When friends ask me to sum up India with a simple observation or anecdote, a grisly example first comes to mind. I was staying at the India International Centre in New Delhi: ambassadorial splendour cached within the illusory Kipling-esque fairyland of Lodi Gardens, the old Islamic tomb complex. I awoke daily to Raj-like service with an opulent breakfast and bed tea, all while ten million Indians conducted life and business in the hidden metropolis beyond the vine-ridden walls. And on page six of the Times of India that first morning --typical of every subsequent morning-- was a story nine or ten lines long, hidden in the top left corner; it's title: "Twelve Congressmen Hacked To Death In Andrah Pradesh."

"Only in India," was the thought that came to my waking mind. It was a thought whose sentiment would return again and again. Only in a place that valued its democracy so passionately, yet tended to neglect its individual citizens shamelessly, would tales of political violence be relegated to the back pages, while ubiquitous and tiresome tales of scandal or Indo-Pakistani sports rivalries continually usurp the headlines.

The sentiment returned months later in the communist state of Kerala where I observed a storefront proudly displaying three adjacent posters: one of a pretty Indian model, another of religious leader Sai Baba and a third of Josef Stalin.
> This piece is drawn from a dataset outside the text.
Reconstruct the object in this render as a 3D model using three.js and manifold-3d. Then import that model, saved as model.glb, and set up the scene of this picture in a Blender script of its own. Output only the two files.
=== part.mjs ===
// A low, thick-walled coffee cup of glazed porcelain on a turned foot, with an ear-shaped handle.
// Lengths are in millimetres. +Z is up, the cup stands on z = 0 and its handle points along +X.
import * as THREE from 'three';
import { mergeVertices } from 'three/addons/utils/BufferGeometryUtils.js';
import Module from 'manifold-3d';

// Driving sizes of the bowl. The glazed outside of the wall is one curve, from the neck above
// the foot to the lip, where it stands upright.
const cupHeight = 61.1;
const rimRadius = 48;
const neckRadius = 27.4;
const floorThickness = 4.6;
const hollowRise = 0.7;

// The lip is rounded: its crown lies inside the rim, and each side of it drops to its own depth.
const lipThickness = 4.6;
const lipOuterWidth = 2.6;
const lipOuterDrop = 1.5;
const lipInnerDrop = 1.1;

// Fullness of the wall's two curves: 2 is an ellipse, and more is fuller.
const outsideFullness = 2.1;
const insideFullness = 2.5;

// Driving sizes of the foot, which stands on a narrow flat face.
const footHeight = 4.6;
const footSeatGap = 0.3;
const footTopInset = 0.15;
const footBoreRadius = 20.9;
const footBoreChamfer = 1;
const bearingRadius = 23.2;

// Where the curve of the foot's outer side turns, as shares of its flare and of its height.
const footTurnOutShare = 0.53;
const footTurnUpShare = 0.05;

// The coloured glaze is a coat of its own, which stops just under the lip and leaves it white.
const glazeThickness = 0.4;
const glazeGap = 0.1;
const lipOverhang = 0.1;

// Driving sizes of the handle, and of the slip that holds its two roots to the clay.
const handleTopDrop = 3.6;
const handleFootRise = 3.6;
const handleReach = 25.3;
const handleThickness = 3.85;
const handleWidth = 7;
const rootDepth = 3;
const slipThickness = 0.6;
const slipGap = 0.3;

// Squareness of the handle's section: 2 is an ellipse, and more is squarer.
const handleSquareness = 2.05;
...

Only in India would these three find common ground in someone's heart.

Only in India is the English language regularly risen to its intended level of artistry, though archaic in its application: "Urea Scandal May Prove Rao's Waterloo" (Times of India). And only in India are condoms donated by Western countries to help control the AIDS epidemic converted to children's balloons for commercial sale.
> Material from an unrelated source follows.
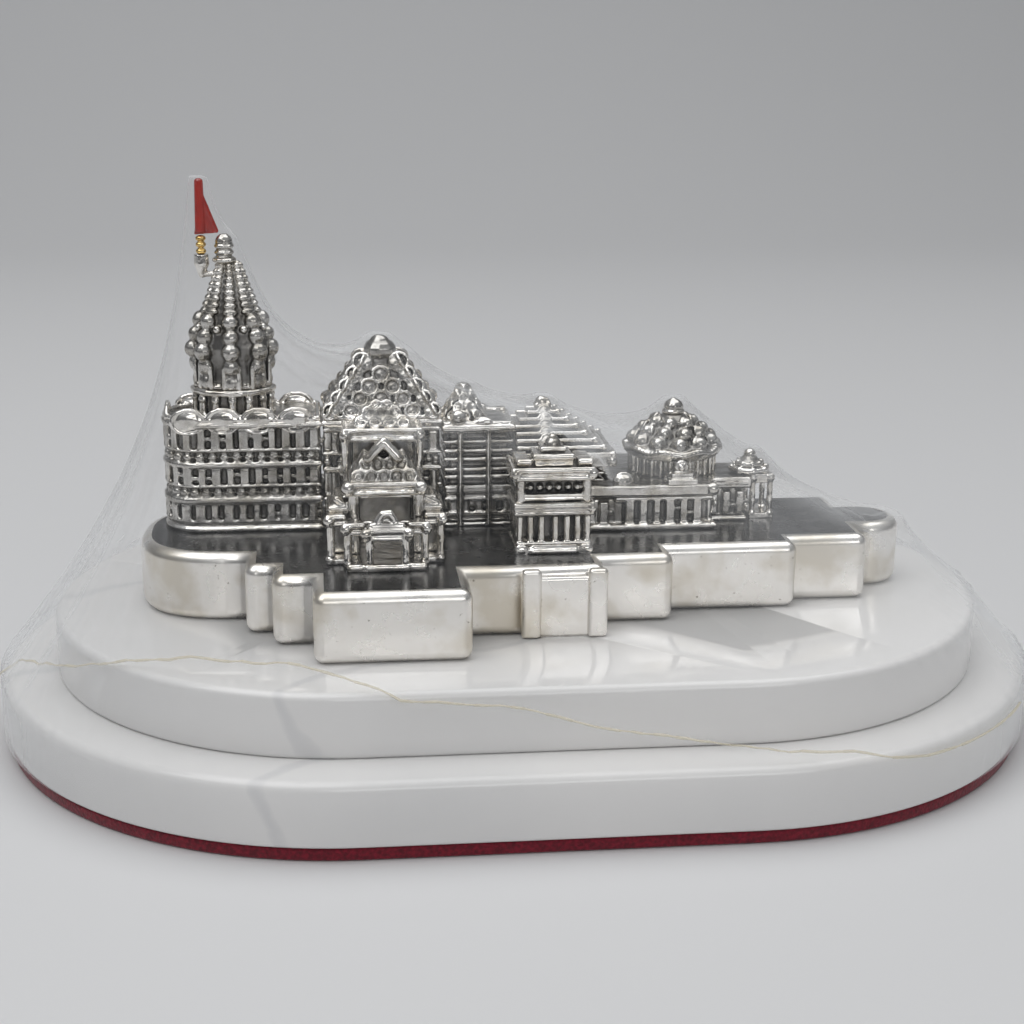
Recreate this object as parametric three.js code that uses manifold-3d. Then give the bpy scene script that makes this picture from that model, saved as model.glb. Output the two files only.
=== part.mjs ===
// Miniature temple complex, cast in silver, on a two-tier marble stand with a felt pad,
// wrapped in clear shrink film. Millimetres, +Z up. The origin is the middle of the stand's
// underside, +X runs along the stand from the tower to the low end, and -Y is the front.
import * as THREE from 'three';
import { mergeVertices } from 'three/addons/utils/BufferGeometryUtils.js';
import Module from 'manifold-3d';

const wasm = await Module();
wasm.setup();

// ---- driving dimensions -------------------------------------------------------------------

const STAND = { length: 120, width: 80, felt: 1.4, tier: 7, setback: 6 };
const MARBLE_FOOT = STAND.felt;
const MARBLE_STEP = MARBLE_FOOT + STAND.tier;
const MARBLE_TOP = MARBLE_STEP + STAND.tier;
const PLINTH_HEIGHT = 7.8;
const DECK = MARBLE_TOP + PLINTH_HEIGHT;

// The temple's long axis lies a little behind the plinth's middle.
const AXIS_Y = 3;
const HALL_HALF_DEPTH = 4.7;
const HALL_FRONT = AXIS_Y - HALL_HALF_DEPTH;
const HALL_REAR = AXIS_Y + HALL_HALF_DEPTH;

// Plinth: half depths of its stepped blocks, each with the x where the block starts.
const PLINTH = {
  left: -44, apseEnd: -31.8, apseHalf: 10.4, apsePower: 2.6,
  steps: [
    { x: -31.8, half: 15.1 }, { x: -28.8, half: 19.2 }, { x: -24.5, half: 25.7 },
    { x: -7.8, half: 18.1 }, { x: 7.5, half: 14.7 }, { x: 15.7, half: 11.4 },
    { x: 30.7, half: 9 },
  ],
  noseStart: 39.7, noseCentre: 41.5, noseRadius: 4.3,
};
const STAIR = { left: -2, right: 7.5, rib: 2.2, reach: 19.4, tread: 18.8, drop: 0.9 };

const SCREW = { x: 18, shank: 1.5, head: 3, headHeight: 2.2, washer: 3.8, washerHeight: 0.6 };
const SCREW_HOLE = { shank: 1.8, counterbore: 4.2, depth: 3.2, bite: 5 };

const SANCTUM = { left: -41.4, right: -23.1, apse: 4.5, base: 1.5, top: 36.2, band: 0.8 };
const SANCTUM_BANDS = [27, 31];
const MERLON = { radius: 1.4, thickness: 0.5, xs: [-38.1, -34.2, -30.2, -26] };

const TOWER = { x: -33.1, radius: 5, flat: 0.83, drumTop: 39.6, shaftTop: 53.6, top: 57 };
const FLAG = { x: -36.6, y: 3.2, socketFoot: 52, socketTop: 54.6, poleTop: 56.6, tip: 63.1 };

const GREAT_HALL = { left: SANCTUM.right, right: -9.3, top: 36.2, roofTop: 44, finialTop: 45.3 };
const MIDDLE_HALL = { left: GREAT_HALL.right, right: -0.8, top: 35.4, roofX: -6.5, roofTop: 39.5 };
const RIBBED_HALL = { left: MIDDLE_HALL.right, right: 9.9, eave: 30.4, roofX: 2.7, roofTop: 37.6 };
const LOW_HALL = { left: 7, inner: 10.1, right: 22.5, front: -5, top: 28.6 };
const LINK = { right: 27.2, front: -2, rear: 5.4, top: 28.6 };
const ROTUNDA = { x: 18.6, drum: 5.4, rim: 6, rimFoot: 30.7, rimTop: 32.1, top: 37.3 };
const CANOPY = { left: 27.3, right: 30.4, front: -1, rear: 3.6, eave: 28, top: 31.3 };
const PORCH = { x: -16.4, floor: 0.7, eave: 30.6, roof: 32, storey: 34.8, storeyRoof: 36.3 };
const GATE = { x: 2.3, half: 4.5, front: -13, back: -6.2, ledge: 27.9, eave: 31.7, top: 36.3 };

const FILM = { wall: 0.4, gap: 0.5, lift: 0.9, skirtFoot: 2, cell: 1, sweeps: 2600, spread: [-2, -1, 0, 1, 2],
  around: 64, rings: 14 };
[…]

The magic I naively sought was cached beneath metres of commercial vulturism. In this land of my ancestors I grew more White by the hour for I could not speak any of the local languages, nor could I understand or mimic the local body language. The India that I perceived through Victorian novels and David Lean films was the India of British perception, and it is to that pole that I gravitated, not to the pole of reintegration with heritage betrayed by my skin colour.

The vagaries of my situation intrigued me endlessly. I sat in scholastic recline in a snooty restaurant, dressed as a purple Thai prince but with skin of pure Indian brown. The waiters smiled and winked at me as if they knew that I'd fooled the rest: I was a coolie masquerading as a sahib.
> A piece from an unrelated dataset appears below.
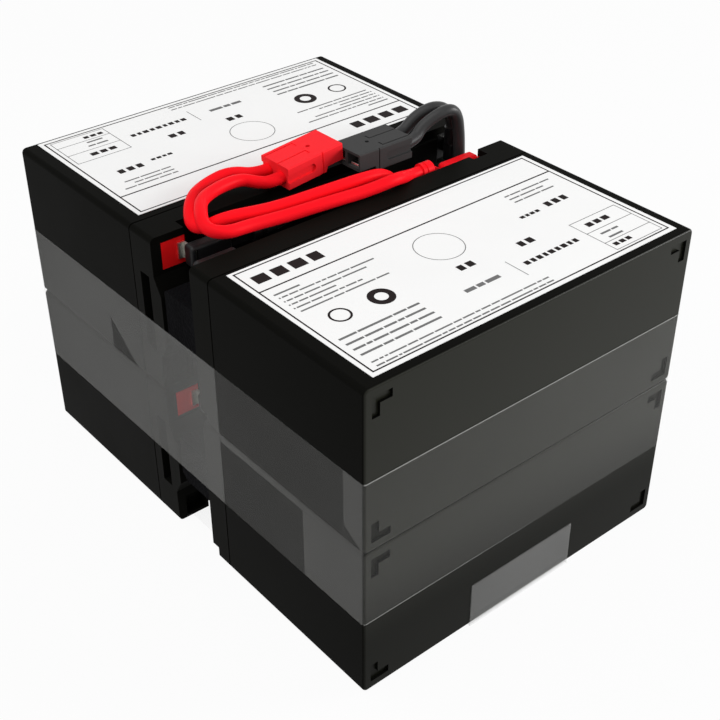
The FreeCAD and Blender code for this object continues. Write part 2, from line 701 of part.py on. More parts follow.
def make_housing(name):
    """Connector housing: two poles side by side, a hood over its open mouths."""
    body = new_body(name)
    half = "HousingLength / 2"
    side = "HousingWidth / 2"
    low = "-HousingHeight / 2"
    high = "HousingHeight / 2"
    step = "HousingLength / 2 - HoodLength"
    profile = new_sketch(body, "side_profile", "XZ_Plane", "0")
    add_outline(profile, [
        (f"-{half}", low), (f"{step} - HoodStepSlope / 2", low),
        (f"{step} + HoodStepSlope / 2", f"{low} + HoodStep"), (half, f"{low} + HoodStep"),
        (half, high), (f"-{half}", high)])
    block = pad(body, "housing_block", profile, "HousingWidth", midplane=True)
    round_edges(body, "long_edges", block,
                lambda edge: runs_along(edge, (1, 0, 0)), "HousingEdge")
    doc.recompute()
    lines = new_sketch(body, "top_groove_outlines", "XY_Plane", high)
    for across in ("WirePitch / 2", "-WirePitch / 2"):
        outer = f"{across} + TopGrooveOffset"
        add_outline(lines, [
            (f"-{half}", outer), (f"-{half}", f"{outer} - TopGrooveWidth"),
            ("TopGrooveEnd - TopGrooveWidth", f"{outer} - TopGrooveWidth"),
            ("TopGrooveEnd - TopGrooveWidth", f"{outer} - TopGrooveLeg"),
            ("TopGrooveEnd", f"{outer} - TopGrooveLeg"), ("TopGrooveEnd", outer)])
    pocket(body, "top_grooves", lines, "TopGrooveDepth")
    mouths = new_sketch(body, "mouth_outlines", "YZ_Plane", half)
    bores = new_sketch(body, "wire_bore_outlines", "YZ_Plane", f"-{half}")
    for across in ("WirePitch / 2", "-WirePitch / 2"):
        add_rectangle(mouths, f"{across} - MouthWidth / 2", f"{across} + MouthWidth / 2",
                      f"{high} - MouthRoof - MouthHeight", f"{high} - MouthRoof")
        add_circle(bores, across, "WireRise", LEAD_BORE)
    pocket(body, "mouths", mouths, "MouthDepth")
    pocket(body, "wire_bores", bores, "WireBoreDepth", reverse=True)
    pin_hole = new_sketch(body, "pin_hole_outline", "XY_Plane", high)
    add_circle(pin_hole, "PinHolePlace", "0", "PinHoleDiameter")
    pocket(body, "pin_hole", pin_hole, "PinHoleDepth")
    for label, edge, inwards in (("front", f"-{side}", True), ("back", side, False)):
        groove = new_sketch(body, f"{label}_groove_outline", "XZ_Plane", f"-({edge})")
        add_rectangle(groove, f"-{half}", f"GrooveLength - GrooveWidth / 2 - {half}",
                      "GrooveRise - GrooveWidth / 2", "GrooveRise + GrooveWidth / 2")
        pocket(body, f"{label}_groove", groove, "GrooveDepth", reverse=not inwards)
        tip = new_sketch(body, f"{label}_groove_tip", "XZ_Plane", f"-({edge})")
        add_circle(tip, f"GrooveLength - GrooveWidth / 2 - {half}", "GrooveRise", "GrooveWidth")
        pocket(body, f"{label}_groove_end", tip, "GrooveDepth", reverse=not inwards)
        slit = new_sketch(body, f"{label}_slit_outline", "XZ_Plane", f"-({edge})")
        add_rectangle(slit, "SeamSlitPlace - SeamSlitWidth / 2",
                      "SeamSlitPlace + SeamSlitWidth / 2", low, high)
        last = pocket(body, f"{label}_slit", slit, "SeamSlitDepth", reverse=not inwards)
    body.Tip = last
    return body


def make_contact(name, across):
    """Contact: a flat silvered tongue on the floor of one mouth."""
    body = new_body(name)
    floor = "HousingHeight / 2 - MouthRoof - MouthHeight"
    front = "HousingLength / 2 - ContactSetback"
    outline = new_sketch(body, "contact_outline", "XY_Plane", floor)
    add_rectangle(outline, f"{front} - ContactLength", front,
                  f"{across} - ContactWidth / 2", f"{across} + ContactWidth / 2")
    tongue = pad(body, "contact_tongue", outline, "ContactThickness")
    body.Tip = round_edges(body, "contact_nose", tongue,
                           lambda edge: runs_along(edge, (0, 1, 0))
                           and edge_middle(edge).x > value(front) - 0.01
                           and edge_middle(edge).z > value(floor) + 0.01,
                           "ContactThickness * 0.8")
    return body


def above_pack(spot):
    """A spot whose height is measured from the upper faces of the pack."""
    across, along, height = spot
    return Vector(across, along, value(PACK_TOP) + height)


def make_connector(colour):
    """A housing and its two contacts, laid where the leads hold them."""
    name = f"{colour}_housing"
    centre, angles = HOUSING_PLACES[name]
    pieces = [make_housing(name), make_contact(f"{colour}_contact_a", "-WirePitch / 2"),
              make_contact(f"{colour}_contact_b", "WirePitch / 2")]
    for piece in pieces:
        piece.Placement = Placement(above_pack(centre), Rotation(*angles))
    return pieces


def lead_path(name, points):
    """Join straight runs through the points by tangent arcs, as one wire."""
    edges = []
    radii = []
    reached = points[0]
    for before, corner, after in zip(points, points[1:], points[2:]):
        come = corner - before
        leave = after - corner
        half_turn = come.getAngle(leave) / 2
        cut = ARC_SHARE * min(come.Length, leave.Length)
        come.normalize()
        leave.normalize()
        start = corner - come * cut
        finish = corner + leave * cut
        radius = cut / math.tan(half_turn)
        inward = (leave - come).normalize()
        middle = corner + inward * (radius / math.cos(half_turn) - radius)
        edges.append(Part.LineSegment(reached, start).toShape())
        edges.append(Part.Arc(start, middle, finish).toShape())
        radii.append(round(radius, 1))
        reached = finish
    edges.append(Part.LineSegment(reached, points[-1]).toShape())
    wire = Part.Wire(edges)
    print(name, "length", round(wire.Length, 1), "radii", radii)
    return wire


def make_lead(name, points):
    """A lead: a round section swept along its path."""
    wire = lead_path(name, points)
    heading = points[1] - points[0]
    section = Part.Wire(Part.makeCircle(value("LeadDiameter") / 2, points[0], heading))
    lead = doc.addObject("Part::Feature", name)
    lead.Label = name
    lead.Shape = wire.makePipeShell([section], True, False)
    expected = math.pi * value("LeadDiameter") ** 2 / 4 * wire.Length
    if abs(lead.Shape.Volume - expected) > 0.01 * expected:
        raise RuntimeError(f"{name}: the tube's volume is off")
    lead.Placement = Placement()
    return lead


def housing_exit(name, side):
    """The bottom of a housing's wire bore, and a point straight out of it."""
    housing = doc.getObject(name).Placement
    half = value("HousingLength") / 2
    across = side * value("WirePitch") / 2
    up = value("WireRise")
    return [housing.multVec(Vector(along, across, up)) for along in
            (value("WireBoreDepth") - half, -half - value("LeadStraight"))]


def flag_exit(name):
    """The bottom of a receptacle's bore, and a point straight out of it."""
    flag = doc.getObject(name)
    straight = value("LeadStraight")
    middle = value(SLEEVE_MIDDLE)
    if "far" in name and "negative" in name:
        bottom = value("UprightSleeveHeight / 2 + UprightBarrelLength - LeadBoreDepth")
        out = bottom + value("LeadBoreDepth") + straight
        places = [Vector(value("UprightTabOffset"), middle, level) for level in (bottom, out)]
    else:
        end = value("SleeveTabPlace - SleeveLength - NeckLength - BarrelLength")
        bent = name == "near_upper_positive_flag"
        up = value("BentBarrelUp") if bent else 0
        down = value("BentBarrelDown") if bent else 0
        places = [Vector(along, middle - down, up)
                  for along in (end + value("LeadBoreDepth"), end - straight)]
    return [flag.Placement.multVec(spot) for spot in places]


def make_leads():
    """The four free leads and the two jumpers in the gap."""
    leads = []
    for name, (housing, side, flag, bends) in LEADS.items():
        points = housing_exit(housing, side)
        points += [above_pack(bend) for bend in bends]
        points += reversed(flag_exit(flag))
        leads.append(make_lead(name, points))
    for name, (start, finish) in JUMPERS.items():
        level = flag_exit(start)[0].z
        points = flag_exit(start)
        points += [Vector(across, along, level) for across, along in JUMPER_BENDS]
        points += reversed(flag_exit(finish))
        leads.append(make_lead(name, points))
    return leads


def check_and_export(pieces):
    """Stop on any failed object, then write one file for each node."""
    doc.recompute()
    for item in doc.Objects:
        if "Invalid" in item.State or "Error" in item.State:
            raise RuntimeError(f"{item.Name} of {item.Label} failed: {item.State}")
    for piece in pieces:
        if piece.Shape.isNull() or not piece.Shape.isValid():
            raise RuntimeError(f"{piece.Label} is not a valid shape")
        if len(piece.Shape.Solids) != 1:
            raise RuntimeError(f"{piece.Label} has {len(piece.Shape.Solids)} solids")
    os.makedirs("parts", exist_ok=True)
    for piece in pieces:
        piece.Shape.exportStep(f"parts/{piece.Label}.step")
    print(len(pieces), "nodes written")


pieces = []
for stack in ("near", "far"):
    for level, bottom in (("upper", UPPER), ("lower", LOWER)):
        pieces += make_battery(stack, level, bottom)
pieces.append(make_label("near_label", "NearLabelInset", "NearLabelShift"))
pieces.append(make_label("far_label", "FarLabelInset", "FarLabelShift"))
pieces.append(make_band())
pieces.append(make_strap())
pieces.append(make_gap_film())
pieces.append(make_spacer("spacer_upper", UPPER, False))
pieces.append(make_spacer("spacer_lower", LOWER, True))
pieces += make_connector("red")
pieces += make_connector("grey")
doc.recompute()
pieces += make_leads()
check_and_export(pieces)
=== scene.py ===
"""Looks for the battery cartridge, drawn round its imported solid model.

Metres, in the same frame as the solids: +X along the batteries, -Y to the
front and +Z up, with the origin in the middle of the underside.
"""

import json
import math

import bmesh
import bpy
from mathutils import Euler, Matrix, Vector


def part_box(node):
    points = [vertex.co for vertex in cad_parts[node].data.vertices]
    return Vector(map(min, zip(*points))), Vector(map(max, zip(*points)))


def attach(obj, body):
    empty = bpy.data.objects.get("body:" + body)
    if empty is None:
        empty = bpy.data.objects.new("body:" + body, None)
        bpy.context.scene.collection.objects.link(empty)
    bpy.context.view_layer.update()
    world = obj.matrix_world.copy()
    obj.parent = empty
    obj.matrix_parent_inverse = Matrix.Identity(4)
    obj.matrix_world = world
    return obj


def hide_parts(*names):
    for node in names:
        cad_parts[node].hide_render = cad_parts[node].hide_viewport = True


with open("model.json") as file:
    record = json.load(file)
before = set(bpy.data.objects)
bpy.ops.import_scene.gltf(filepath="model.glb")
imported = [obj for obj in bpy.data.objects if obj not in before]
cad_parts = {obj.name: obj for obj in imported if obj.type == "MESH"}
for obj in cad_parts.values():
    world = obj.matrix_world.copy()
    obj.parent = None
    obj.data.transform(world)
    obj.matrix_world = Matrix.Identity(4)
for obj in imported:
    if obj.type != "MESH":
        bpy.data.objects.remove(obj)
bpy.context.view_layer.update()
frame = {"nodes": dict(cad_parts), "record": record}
nodes = frame["nodes"]
scene = bpy.context.scene
bpy.ops.object.select_all(action="DESELECT")

MM = 0.001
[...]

Yet magical things do happen in India. Dinner orders are juggled via what I'd begun to call the "wallah system" in which several men do the job that would be performed by a solitary man in West: a result of both immense unemployment and a deeply ingrained hierarchical system. Phone calls are placed by the operator to the Czech Republic instead of to Canada. And letters from different parts of the globe all arrive safely ...in the same envelope.

This kind of questionable sorcery is interspersed with magic of a more striking nature. In northern Uttar Pradesh, the probable origin of my family, the dawn brings an eerie vision of mist receding from a crater-like valley whose surrounding mountains scrape the sky. This is Kailasa, the Hindu Olympus, home of the gods. A gut-wrenching trek through the thin-aired Himalayan foothills, beneath the beating sun while our intestinal flora waged war with invading local strains, was rewarded with an eye-opening arrival at a gorgeous village of five hundred people.

My thoughts while travelling are eternally driven by film and literary references, and this experience was unavoidably linked to the classic fairy tale of American cinema: The Lost Horizon. Like the protagonist of that celluloid adventure amidst the Himalayas, I was touched by the pure physical beauty of the villagers who, though impoverished by our standards, were somehow enriched and superior for their seeming veracity of character and strength of community. Yet this was no Shangri-La, no undiscovered valley of heightened spirituality and toil-free existence devoid of desire and suffering. Life here was no doubt difficult at times, soured by problems common to rural communities in India: lack of water, food, capital, infrastructure and access to services.

Unavoidably, I considered the rural life that was denied me by my family's exodus first from this place, and then from rural Guyana to Canada. One of these lovely teenage girls could have been my wife. I could have been a farmer, poor and uneducated, with perhaps none of my burning questions answered, but with a measurable, tangible organic substance of life that no book, movie or career could offer.

Thus is the true nature of India's magic: a compulsion to consider what might have been, spurred perhaps by the surrounding cacophony of human existence in all its extremes. Yet, on the rooftop one night in suburban Bangalore, I listened to the monkeys in the distant treetops, watched the bats hunt in the low canopy and heard the dogs and cows competing for aural mastery of the night air. At that time, I was able to blind myself to the realities of modern India, and touch again the romance of Kipling's colonial melange.

And in Delhi again, I liked the look of the storm clouds on the horizon, the leading edge of the coming monsoon. The coconut tree before me was whipped into a frenzy while the surrounding deciduous leaves were in tropical tranquility. There was an odd juxtaposition of circling vultures against that ominous sky, one in which clouds hung like De Mille's cinematic angel of death.

The subconscious is an odd tool, I decided, one that allows a traveller to cope with a barrage of sensations and emotions by linking memory and observation with art and compassion. A final conclusion regarding India is then stumbled upon, that in the end it forces one to a mode of selfishness, to consider oneself, one's family and one's predicament to the exclusion of all other conscious thought. Perhaps that, too, is an aspect of her magic.